My life is not determined by a computer, by my abilities using one and my relationship to a machine.  I'm not saying i want to go live in a cave, or in a deserted island (sometime i do secretly wish that though).  I mean, i know computer and technology is part of our world today, and i acknowledge the wonderful outstanding magnificent tool it can be to/for us.  
It allows me to see, hear and speak to my dearest friends.
It connects me to marvelous places, informs me, opens my horizons, breaks many communication barriers and expands my participation in/with the world.  
I get it.
I like it.
I use it.

It just becomes extremely tricky when we become dependent and begin to identify ourselves with this/these devices (for its not just the laptop, but the iPhone, iPad, Kindle, etc.)  Not only do we begin to acquire a new personality through them, but they take on a meaning in our lives that i consider sometimes pretty much whacky.  
Can't go anywhere without your phone?
How many times a day do you check your email(s) account(s)?
Would you rather establish a relationship via chat, email, text than live?
Would you rather be hooked/online/"connected" than participating with your environment? 

It's time to check-in and evaluate this...really.  
I was hooked for a week and my whole system was just screaming: "go out, take a walk, smell the flowers, feel the sun, talk!"  No joke.

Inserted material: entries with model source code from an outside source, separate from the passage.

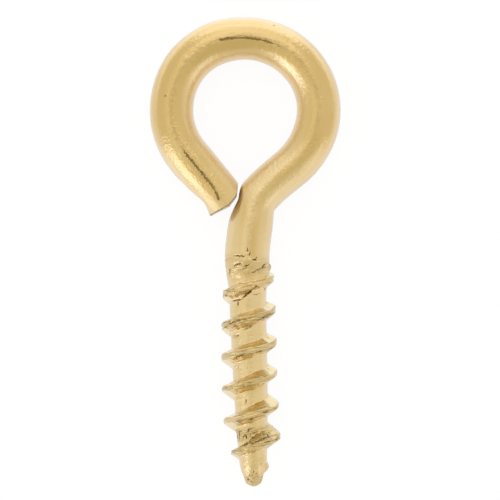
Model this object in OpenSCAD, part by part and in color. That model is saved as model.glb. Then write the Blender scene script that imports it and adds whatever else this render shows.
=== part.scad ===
// Screw eye: one length of wire, closed into an eye at one end and rolled with a coarse
// right-hand wood thread at the other. Millimetres. It lies as it comes to rest, on the
// eye's far edge and the lowest thread crest, with the floor at z = 0 and +Y from tip to eye.

/* [Wire] */
// Diameter of the wire in the eye, neck and plain shank
wire_d = 3.7; // [3.4:0.1:4]
// Whole length from the tip to the eye's far edge
total_length = 40; // [38:1:60]

/* [Eye] */
// Clear width across the eye
eye_inside = 8.8; // [7.4:0.2:11]
// Lean of the neck's straight run from the shank's line, in degrees
neck_lean = 52; // [48:1:56]
// Lean of the cut end's straight run from the shank's line, in degrees
end_lean = 38; // [34:1:42]
// Distance the cut end's point stops short of the neck's line
end_short = 0.9; // [0.6:0.1:1.2]
// Slit left between the two runs where they press together
slit = 0.08; // [0.06:0.02:0.3]

/* [Neck] */
// Radius of the bend from the neck into the shank, on the wire's centre line
bend_r = 2.2; // [2.1:0.1:2.4]
// Distance from that bend's corner to the slight kink above the thread
kink_drop = 5.2; // [4.8:0.1:6]
// Lean of the plain shank above the kink, in degrees
kink_lean = 7.7; // [4:0.1:9]
// Radius of the kink on the wire's centre line
kink_r = 5; // [3:0.5:8]
// Offset of the threaded shank's line from the eye's centre, towards the cut end
shank_offset = 0.32; // [0:0.02:0.6]

/* [Thread] */
// Distance from one crest to the next
pitch = 2.7; // [2.5:0.1:3]
// Diameter over the crests
crest_d = 4.72; // [4.5:0.02:5]
// Core diameter at the top of the thread
core_d = 3.2; // [2.9:0.1:3.3]
// Core diameter behind the tip
core_tip_d = 2.5; // [2.3:0.1:2.8]
// Width of the ridge at its crest
crest_w = 0.5; // [0.4:0.02:0.8]
// Slope of the flank that faces the eye, in degrees from square to the shank
flank_up = 24; // [20:1:30]
// Slope of the flank that faces the tip, in degrees from square to the shank
flank_down = 34; // [24:1:38]
// Distance from the tip to where the ridge dies out in the plain shank
thread_length = 18.7; // [16:0.1:19]

/* [Tip] */
// Diameter of the blunt end
tip_d = 1.3; // [1:0.1:1.6]
// Length of the taper from the blunt end to the core
tip_length = 1.9; // [1.5:0.1:2.4]

/* [Hidden] */
$fn = 48;

brass = [0.80, 0.65, 0.36];
wire_r = wire_d / 2;
eye_r = (eye_inside + wire_d) / 2; // centre line of the eye
tip_y = eye_r + wire_r - total_length;
wrap = 180 + neck_lean + end_lean;
meet = (end_lean - neck_lean) / 2; // turn of the line on which the two runs meet

// The neck's corner is placed so that the shank hangs shank_offset from the eye's centre
corner_run = (eye_r * cos(neck_lean) + shank_offset - kink_drop * sin(kink_lean))
    / sin(neck_lean);
bend_turn = neck_lean - kink_lean;
bend_cut = bend_r * tan(bend_turn / 2);
kink_cut = kink_r * tan(kink_lean / 2);
kink_y = -eye_r * sin(neck_lean) - corner_run * cos(neck_lean)
    - kink_drop * cos(kink_lean);

// Core of the threaded shank: a taper in two runs, then up to the wire at its top
core_r = core_d / 2;
core_tip_r = core_tip_d / 2;
tip_r = tip_d / 2;
nose = 0.45; // rounding of the blunt end
swell = thread_length - 1.85; // where the core starts to swell to the wire
swell_top = thread_length - 0.3;
mid_s = 5.6;
mid_r = core_tip_r + (core_r - core_tip_r) * 0.33;
function mix(a, b, t) = a + (b - a) * min(1, max(0, t));
function core_at(s) = s < tip_length
    ? mix(tip_r, core_tip_r, s / tip_length)
    : s < mid_s
    ? mix(core_tip_r, mid_r, (s - tip_length) / (mid_s - tip_length))
    : mix(mid_r, core_r, (s - mid_s) / (swell - mid_s));

// Ridge: n counts turns from the tip end, where the ridge starts on the +X side
STEPS = 30; // steps in one turn
lead = 1.45; // distance from the tip to the ridge's start
run_in = 1; // turns over which it rises
run_out = 1.7; // turns over which it sinks into the plain shank
crest_r = crest_d / 2;
turns = (thread_length - lead) / pitch;
bury = 0.35;
edge = 0.1; // bevel along the crest
function crest_at(n) = min(
    mix(core_at(lead) - 0.06, crest_r, sqrt(max(0, n) / run_in)),
    mix(wire_r - 0.08, crest_r, pow((turns - n) / run_out, 0.6)));
function root_at(n) = core_at(lead + n * pitch) - bury;
function half_at(n) = mix(0.12, crest_w / 2, n / run_in);
function on_ridge(n, r, off) = let(a = 90 + 360 * n)
    [r * sin(a), tip_y + lead + n * pitch + off, r * cos(a)];
function section(n) = let(
    c = crest_at(n), r = root_at(n), h = half_at(n),
    b = min(edge, (c - r) / 2),
    down = h + (c - r) * tan(flank_down), up = h + (c - r) * tan(flank_up))
    [on_ridge(n, r, -down), on_ridge(n, c - b, -h), on_ridge(n, c, b - h),
     on_ridge(n, c, h - b), on_ridge(n, c - b, h), on_ridge(n, r, up)];

// The floor meets the eye's far edge and the lowest crest, which sets how the part lies
low_crests = [for (m = [0 : floor(turns - 0.25)]) m + 0.25];
rest_tilt = max([for (n = low_crests)
    atan((crest_at(n) - wire_r) / (eye_r - tip_y - lead - n * pitch))]);
lift = wire_r + eye_r * sin(rest_tilt);
middle_y = eye_r + wire_r - total_length / 2;

// A straight run of wire along -Y; what follows it starts at its end
module straight(length) {
    rotate([90, 0, 0]) cylinder(r = wire_r, h = length);
    translate([0, -length, 0]) children();
}

// A bend that turns the wire by angle towards +X; what follows it starts at its end
module bend(radius, angle) {
    translate([radius, 0, 0]) {
        rotate([0, 0, 180]) rotate_extrude(angle = angle)
            translate([radius, 0]) circle(r = wire_r);
        rotate([0, 0, angle]) translate([-radius, 0, 0]) children();
    }
}

module eye_ring() {
    rotate([0, 0, -neck_lean]) rotate_extrude(angle = wrap)
        translate([eye_r, 0]) circle(r = wire_r);
}

// Neck: from the eye to the kink, pressed flat where the cut end bears on it
module neck() {
    far = 4;
    flat_end = eye_r * sqrt(2) - 1.3;
    difference() {
        rotate([0, 0, -neck_lean]) translate([eye_r, 0, 0])
            straight(corner_run - bend_cut) bend(bend_r, bend_turn)
            straight(kink_drop - bend_cut - kink_cut) bend(kink_r, kink_lean) core();
        rotate([0, 0, meet]) linear_extrude(height = far, center = true) polygon([
            [slit / 2, wire_r - eye_r], [slit / 2, -flat_end],
            [slit / 2 - far * tan(23), -flat_end - far], [-far, -flat_end - far],
            [-far, wire_r - eye_r]]);
    }
}

// Cut end: a straight run with a blunt wedge, a cutter's pinch and the pressed flat
module cut_end() {
    run = eye_r - end_short;
    far = 8;
    pinch_r = 1.75;
    pinch_depth = 0.36;
    difference() {
        mirror([1, 0, 0]) rotate([0, 0, -end_lean]) translate([eye_r, 0, 0])
            difference() {
                straight(run + 1);
                translate([0, -run, 0]) for (side = [-1, 1])
                    rotate([0, 0, side * 12]) translate([-far / 2, -far, -far / 2])
                        cube([far, far, far]);
                translate([wire_r + pinch_r - pinch_depth, -run + 1.45, 0])
                    cylinder(r = pinch_r, h = far, center = true);
            }
        rotate([0, 0, meet]) translate([-slit / 2, -eye_r * 2, -far / 2])
            cube([far, eye_r * 2, far]);
    }
}

module core() {
    shoulder = [for (a = [0 : 15 : 75])
        [tip_r - nose + nose * sin(a), nose - nose * cos(a)]];
    length = kink_y - kink_cut - tip_y;
    translate([0, -length, 0]) rotate([-90, 0, 0]) rotate_extrude()
        polygon(concat([[0, 0]], shoulder,
            [[core_at(nose * 1.4), nose * 1.4], [core_tip_r, tip_length],
             [mid_r, mid_s], [core_r, swell], [wire_r, swell_top],
             [wire_r, length], [0, length]]));
}

module ridge() {
    rows = ceil(turns * STEPS);
    points = [for (i = [0 : rows]) each section(turns * i / rows)];
    skin = [for (i = [0 : rows - 1], j = [0 : 5]) let(
        a = 6 * i + j, b = 6 * i + (j + 1) % 6) each [[a, b, a + 6], [b, b + 6, a + 6]]];
    last = 6 * rows;
    translate([-shank_offset, 0, 0]) polyhedron(points,
        concat([[5, 4, 3, 2, 1, 0]], skin, [[for (j = [0 : 5]) last + j]]));
}

module screw_eye() {
    color(brass) translate([0, -middle_y, lift]) rotate([-rest_tilt, 0, 0]) {
        eye_ring();
        neck();
        cut_end();
        ridge();
    }
}

screw_eye();
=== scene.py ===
"""Screw eye in bright brass: drawn wire closed into an eye, over a coarse rolled wood thread.

Each piece is one operator of this add-on, and main() calls them in order. Lengths are in
metres, in the frame of the packed part: the screw eye lies on the floor, tip towards -Y.
"""

import bmesh
import bpy
import numpy as np
from mathutils import Matrix, Vector


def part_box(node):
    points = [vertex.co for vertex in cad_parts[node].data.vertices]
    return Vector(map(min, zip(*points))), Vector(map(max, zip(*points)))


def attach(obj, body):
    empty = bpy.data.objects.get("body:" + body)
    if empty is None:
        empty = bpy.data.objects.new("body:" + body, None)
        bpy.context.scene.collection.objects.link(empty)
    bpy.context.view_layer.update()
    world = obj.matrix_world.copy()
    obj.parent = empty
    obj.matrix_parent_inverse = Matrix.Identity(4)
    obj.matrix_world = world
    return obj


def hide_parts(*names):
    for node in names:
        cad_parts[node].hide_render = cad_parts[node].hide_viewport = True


bl_info = {
    "name": "Brass Screw Eye",
    "version": (1, 0, 0),
    "blender": (4, 5, 0),
    "location": "3D View > Sidebar > Screw Eye",
    "description": "Builds a brass screw eye and a plain studio around it",
    "category": "Add Mesh",
}

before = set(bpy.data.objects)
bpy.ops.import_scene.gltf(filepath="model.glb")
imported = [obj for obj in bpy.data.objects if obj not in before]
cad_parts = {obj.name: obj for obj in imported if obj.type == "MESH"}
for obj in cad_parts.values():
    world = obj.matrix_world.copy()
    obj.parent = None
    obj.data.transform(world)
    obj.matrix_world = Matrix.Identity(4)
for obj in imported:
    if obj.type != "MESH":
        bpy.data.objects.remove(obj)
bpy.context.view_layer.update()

MM = 0.001
BOX_LOW, BOX_HIGH = (Vector(corner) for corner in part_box("screw_eye"))
NODE = "screw_eye"


# ---------------------------------------------------------------- sizes and colours


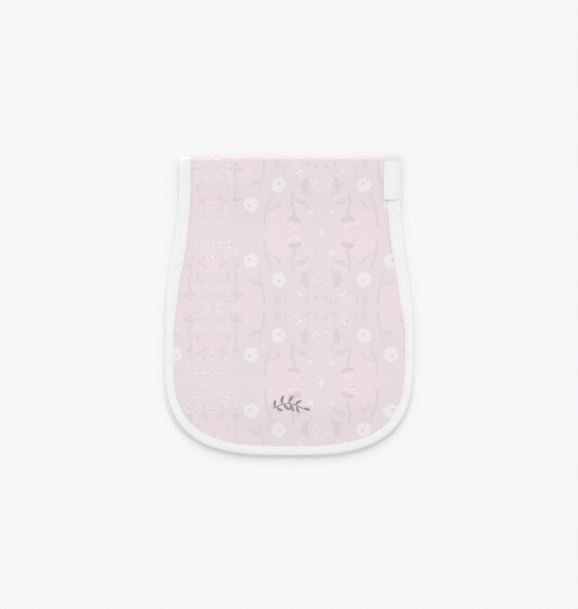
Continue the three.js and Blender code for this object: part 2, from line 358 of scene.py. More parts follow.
def meshObject(name, vertices, faces, uv=None):
    # a smooth-shaded mesh object at the origin from points, arrays of faces and a UV pair for each point
    mesh = bpy.data.meshes.new(name)
    every = [face for part in faces for face in part.tolist()]
    mesh.from_pydata(vertices.reshape(-1, 3).tolist(), [], every)
    if uv is not None:
        corners = np.empty(len(mesh.loops), dtype=np.int32)
        mesh.loops.foreach_get("vertex_index", corners)
        layer = mesh.uv_layers.new(name="flat")
        layer.data.foreach_set("uv", uv.reshape(-1, 2)[corners].astype(np.float32).ravel())
    mesh.polygons.foreach_set("use_smooth", np.ones(len(mesh.polygons), dtype=bool))
    mesh.update()
    thing = bpy.data.objects.new(name, mesh)
    bpy.context.scene.collection.objects.link(thing)
    return thing


def gridFaces(rows, columns, offset=0, closeRows=False, closeColumns=False):
    # quads over a grid of points, round the back where it is closed
    r = np.arange(rows if closeRows else rows - 1)
    c = np.arange(columns if closeColumns else columns - 1)
    r, c = np.meshgrid(r, c, indexing="ij")
    r2, c2 = (r + 1) % rows, (c + 1) % columns
    quads = np.stack([r * columns + c, r2 * columns + c, r2 * columns + c2, r * columns + c2], axis=-1)
    return quads.reshape(-1, 4) + offset


def sheetObject(name, outer, inner, uv):
    # a closed sheet: the outer grid, the inner grid turned over, and a strip of quads round the rim
    rows, columns = outer.shape[:2]
    count = rows * columns
    top = gridFaces(rows, columns)
    under = gridFaces(rows, columns, count)[:, ::-1]
    index = np.arange(count).reshape(rows, columns)
    rim = np.concatenate([index[:-1, 0], index[-1, :-1], index[:0:-1, -1], index[0, :0:-1]])
    after = np.roll(rim, -1)
    strip = np.stack([rim, rim + count, after + count, after], axis=-1)
    points = np.concatenate([outer.reshape(-1, 3), inner.reshape(-1, 3)])
    return meshObject(name, points, [top, under, strip], np.concatenate([uv.reshape(-1, 2)] * 2))


# One repeat of the print, mirrored both ways about two lines on the flat cloth, in metres; before: an even
# number of repeats that clears the cloth's far side
repeat = {"wide": 0.1022, "high": 0.0710, "mirrorU": 0.0293, "mirrorS": 0.0717, "before": 8}

# soft clouds of tone, in millimetres on the repeat: grey where tone is above 0, clear pink where it is below
clouds = named(("x", "y", "reachX", "reachY", "tone"), [
    (36, 26, 14, 14, 0.9),
    (33, 9, 12, 10, 0.6),
    (62, 45, 14, 13, 0.9),
    (62, 64, 9, 8, 0.6),
    (40, 50, 12, 7, 0.5),
    (8, 60, 7, 11, 0.7),
    (6, 49, 9, 5, 0.6),
    (18, 4, 7, 9, 0.5),
    (98, 10, 7, 14, 0.6),
    (90, 42, 8, 12, 0.4),
    (96, 62, 7, 9, 0.3),
    (60, 7, 10, 15, -1.1),
    (84, 5, 8, 8, -0.6),
    (34, 60, 8, 9, -0.8),
    (8, 33, 11, 9, -0.6),
    (19, 67, 8, 5, -0.6),
    (100, 30, 6, 9, -0.3),
])


def cloudTone(points):
    # tone * exp(-(x/reachX)^2 - (y/reachY)^2) summed over the table, at flat points brought into the repeat
    def mirrored(value, size):
        return np.abs(np.mod(value - size, 2 * size) - size)

    x = repeat["wide"] - mirrored(points[..., 0] - repeat["mirrorU"], repeat["wide"])
    y = mirrored(points[..., 1] - repeat["mirrorS"], repeat["high"])
    total = np.zeros_like(x)
    for row in clouds:
        away = ((x * 1000 - row["x"]) / row["reachX"]) ** 2 + ((y * 1000 - row["y"]) / row["reachY"]) ** 2
        total += row["tone"] * np.exp(-away)
    return np.clip(total, -1.0, 1.0)


def printedPanel():
    # a Coons patch between the two sides and two ends of the inset edge, in the flat, then laid over the fold
    t = np.linspace(0.0, 1.0, panelRelief["columns"] + 1)
    shares = t - panelRelief["edgeShare"] * np.sin(2 * np.pi * t) / (2 * np.pi)
    loop = edgeLoop(panelRelief["foldSteps"], panelRelief["sideSteps"], shares)
    inset = loop + edgeInward(loop) * cloth["inset"]
    last, across = 2 * (panelRelief["foldSteps"] + panelRelief["sideSteps"]), panelRelief["columns"]
    right = inset[: last + 1]
    upperEnd = inset[last : last + across + 1][::-1]
    left = inset[last + across : 2 * last + across + 1][::-1]
    lowerEnd = np.concatenate([left[:1], inset[2 * last + across + 1 :], right[:1]])
    b = np.linspace(0.0, 1.0, last + 1)[:, None, None]
    a = shares[None, :, None]
    flat = (1 - b) * lowerEnd[None] + b * upperEnd[None] + (1 - a) * left[:, None] + a * right[:, None]
    flat = flat - (1 - b) * ((1 - a) * left[0] + a * right[0]) - b * ((1 - a) * left[-1] + a * right[-1])
    outer, inner = clothFaces(flat)
    piece = sheetObject("printedCloth", outer, inner, flat)
    tone = piece.data.attributes.new("cloud", "FLOAT", "POINT")
    tone.data.foreach_set("value", np.tile(cloudTone(flat).ravel(), 2).astype(np.float32))
    x, y = inset[:, 0], inset[:, 1]
    area = 0.5 * abs(np.sum(x * np.roll(y, -1) - y * np.roll(x, -1)))
    cut = (float(x.max() - x.min()), float(y.max() - y.min()))
    print("printed cloth: cut %.3f by %.3f m, %.4f square metres" % (*cut, area))
    return piece, cut, float(area)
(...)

We've been blessed with beautiful weather, and i've been out on my bike the last two days.  Pedaling away, calmly and lively.  Lively--i felt alive.  
See, we were born from the earth, we are part of the earth and will inevitably go back to being earth.  
I feel more alive today.  I feel it all makes sense that way.  It boosts life and love.  
Taking care, loving and participating makes me want to be a better person. 
Makes me want to make this world a better place.  Not perfect, better.  The best it can be.